Soon enough, the exodus of volunteers and guests alike will be following McDowell, as it has in the past, into the soup kitchen’s next home inside the old Emerald City Lounge building, located at 118 N. First Street in Champaign. Today’s 150 kitchen volunteer corp is made up of retired teachers, retired nurses, working professionals, doctors, housewives and students from the University and Parkland College.

It’s a sort of loyalty and commitment to helping others that McDowell has seen before from her volunteers, she said. Back in 2009 the Catholic Worker House, the kitchen’s second location, asked for the relocation of the soup kitchen after neighbors and nearby business owners expressed their concerns over the formation of a “Tent City.” The term refers to a self-governed low-income tent community that was formed in the Catholic Workers House’s backyard. McDowell said after the closing the kitchen’s volunteer staff faithfully followed suit.  

“I had recruited most of the volunteers,” she said. “They were a committed group and, although only superficially aware of the catholic worker philosophy, had an intense loyalty to the work they were doing. They took the concern for the poor with them, and without being especially aware of it, the philosophy of personalism.”  

This philosophy is one McDowell has learned and practiced for most of her life. 

As a young girl during the Great Depression, it was her mother’s and other housewives’ affection and generosity toward the “Knights of the Road” that ignited McDowell’s urge to help the less fortunate. The “Knights of the Road” was a group of unemployed men who would travel from town to town seeking work during the Depression; she recalls seeing these men sit on the back steps of her home with a cup of coffee in hand and a plate of food.

It’s the reason McDowell has played a big part in refusing to let the soup kitchen become eradicated. 

Despite set-backs and the opposition of the some local community members who believe that guests of the soup kitchen have the potential to become disruptive and abusive of drugs and alcohol, McDowell continues to channel her experiences into her work.

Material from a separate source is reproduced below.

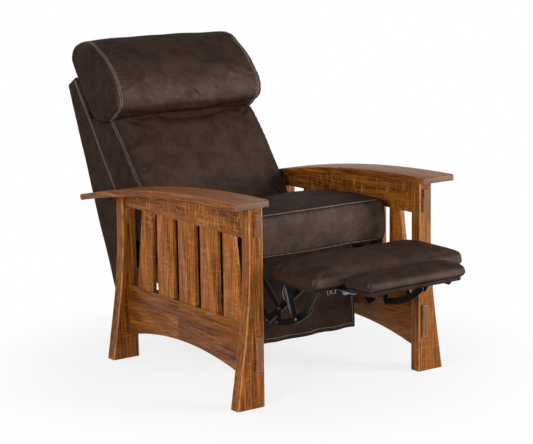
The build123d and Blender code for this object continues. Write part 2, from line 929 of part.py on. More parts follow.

“That (urge to continue) might well find its source in my memories of the painful epidemic of homelessness, hunger and rootlessness during the Depression years,” she said.

As the Soup Kitchen was in the process of getting the paperwork done to move to its next location on First Street, Champaign City Council members found a loophole in the city’s zoning policies to be able to grant the soup kitchen its own location for the first time in its history despite stark opposition from the neighboring businesses.

“Once the council had decided that we could be a restaurant that does not charge, they allowed us to move wherever we wanted. Businesses on First Street had serious concerns and they even formed a sort of coalition,” said Richard Gomperts, liaison to the Daily Bread Soup Kitchen. “Eventually the council saw that the value of having a soup kitchen in Champaign outweighed the other concerns.”

The Daily Bread Soup Kitchen has become a local institution that not only offers guests a warm meal, but a form of agency as well.  

It offers ID replacement services, provides bus passes and a referral assistance programs all in attempts to “lift” guests into independence, McDowell said. All of it is done without the use of government-aid.

“One of the things we feel that the soup kitchen does being available in Champaign is that it’s someplace where people go that are being taken care of that otherwise would just be doing whatever,” Gomperts said. “Whatever could be more trouble anyway.”

In his three years of experience at the soup kitchen, Gomperts said he has seen himself become more enlightened about the struggles of his homeless and underprivileged contemporaries.

“I know in my case, I’m a computer operator, and I sit in a room by myself all the time, and I would never have met folks like that, who are struggling in this way,” Gomperts said. “I’ve felt like it’s given me some life experience that is really valuable like that to learn to see how it is that people can live under situations like that, how they approach it and to know that ‘hey, that’s kind of a hopeful aspect to human interaction … that you can make it through.’”

As the kitchen prepares to make its $400,000 relocation in the coming months, McDowell will help usher in a new era for the kitchen with the same kind of “help your neighbor” philosophy that has been a mainstay of the institution since its creation.

“If the value of a community can be assessed on how it treats the most vulnerable within it, we want our community to shine,” she said. “Our hand is out only for confirmation that the community understands the phenomenon of Daily Bread, values it and wants to guarantee its continuation.”